You could do similar with peep-hole optimizations, bizarre bots that transform
iteration to recursion (and vice versa), transforms to immutability,
factoring-out common code, adding automatically constructed test cases ... I
wonder what else.

It would be like _helpful spam_. _EDIT_ or clippy "It looks like you're
writing a loop. Would you like help?" Actually, this could be a channel for
_code analysis as a service_. You subscribe (for fee or free), it's all hosted
and updated remotely and git-based (github public/private, or self-hosted).

------
bigiain
Is anyone else as amused as I am by the juxtaposition of "I was at jwz's club"
immediately followed by "perl and regexes seemed like a good idea"?
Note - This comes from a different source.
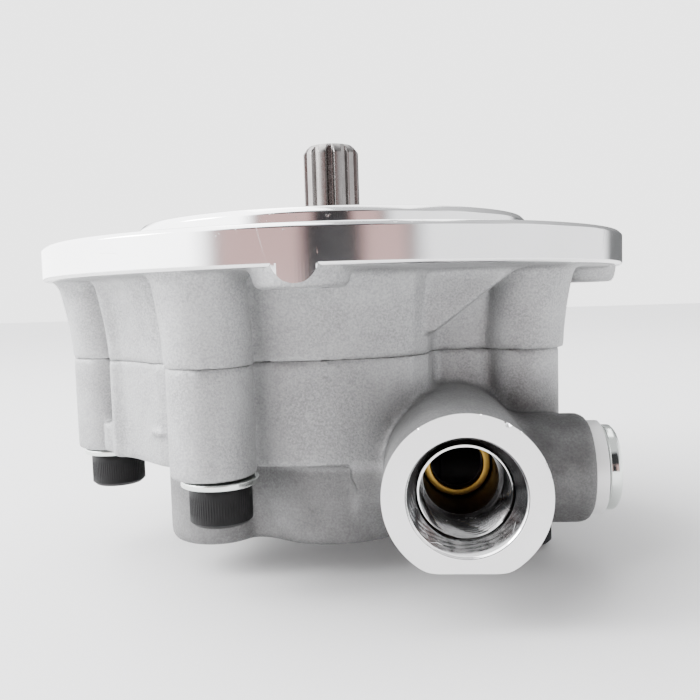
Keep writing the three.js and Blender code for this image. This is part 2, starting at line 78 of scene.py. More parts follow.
def span(node):
    """A node's lowest and highest corner, in millimetres."""
    low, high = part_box(node)
    return np.array(low) / MM, np.array(high) / MM


def middle(node):
    low, high = span(node)
    return (low + high) / 2


# ---- driving sizes, in millimetres ----
FRONT_HIGH = span("front_housing")[1]
REAR_LOW, REAR_HIGH = span("rear_housing")
SHAFT_LOW, SHAFT_HIGH = span("drive_shaft")
IDLER = middle("driven_shaft")
PLUG_LOW, PLUG_HIGH = span("valve_plug")
RING_LOW, RING_HIGH = span("orifice_ring")

RIM = FRONT_HIGH[0]
FLANGE_THICK = 9.8
PILOT_RADIUS, PILOT_HEIGHT = 63.5, FRONT_HIGH[2]
PARTING = -33.0
REAR_TOP = REAR_HIGH[2]
PLATE = -61.3
CAP = -84.0
CAP_BLOCKS = ((-30, 0, -52, -10), (-40, -20, -46, -10))  # x, x, y, y
DRIVE_BOSS, DRIVEN_BOSS = 23.0, 25.0  # radii
SCREW_BOSS_END = -80.0
ROOT_WEB = (8.7, -60.0, -40.0, -65.6)  # left, front, back, bottom
GUSSET = {"left": 27.0, "toe": 31.5, "right": 57.0, "front": -50.0, "back": -33.0, "bottom": -27.5}
GUSSET_SLOPE = (0.6025, 0.798)  # how its slanted side faces, along x and z
LEDGE, LEDGE_TOP = (-62.0, -39.5, 4.4), -51.5  # x, y, radius
SMEAR, SMEAR_TURN = (-43.5, -59.7, -52.0), (0.75, 0.66)
LOBE = (-31.2, -45.0, 13.6)  # x, y, radius
SEAL_LINE, SEAL_HALF, SEAL_FLOOR = 24.0, 1.3, PARTING - 2.2  # the groove between the housings
PAD_ORBIT, PAD_RADIUS, PAD_DEPTH, PAD_HOLE = 81.0, 12.1, 4.7, 7.2
OUTLET = np.array([middle("orifice_ring")[0], REAR_LOW[1], middle("orifice_ring")[2]])
OUTLET_NECK, OUTLET_FLAT, OUTLET_MOUTH, OUTLET_BORE = 19.0, -78.8, 13.7, 10.7
INLET = np.array([-14.0, REAR_HIGH[1], -61.0])
INLET_NECK, INLET_MOUTH, INLET_BORE = 23.0, 17.95, 15.65
VALVE_Y, VALVE_Z = middle("valve_plug")[1], middle("valve_plug")[2]
VALVE_BOSS, VALVE_END, VALVE_RIM, VALVE_RIM_END = 15.0, 73.2, 12.9, REAR_HIGH[0]
COLUMNS = {  # centre x, y, radius in the rear housing, radius in the front one
    "a": (-26.0, -69.0, 11.0, 11.3),
    "b": (-68.4, -25.7, 11.5, 11.6),
    "d": (58.0, -29.0, 10.5, 12.0),
    "e": (-52.0, 40.0, 11.0, 11.3),
    "f": (40.0, 52.0, 11.0, 11.3),
}
LETTERS = sorted(COLUMNS)
SCREW_AT = {c: middle(f"body_screw_{c}") for c in LETTERS}
WASHER_SEAT = {c: span(f"body_washer_{c}")[1][2] + 0.3 for c in LETTERS}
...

(now he's got _two_ problems...)

------
bandushrew
Man, what a fantastic idea. Mildly interesting at the moment, but start
running a static analyzer bot over everything, and its golden.

should probably be an opt-in service, but WOW it would rock.

------
Mizza
I've been working on something like this recently, but I guess this guy beat
me to the punch. Here's my nearly-done rainy day code:

<https://github.com/Miserlou/WhitespaceBot> (Python)

I'd like to add some security fixing stuff too. There's plenty that can be
done here!

Bots are the secret reason why Wikipedia actually works - there's no reason
why we can't have the same benefits in open source software.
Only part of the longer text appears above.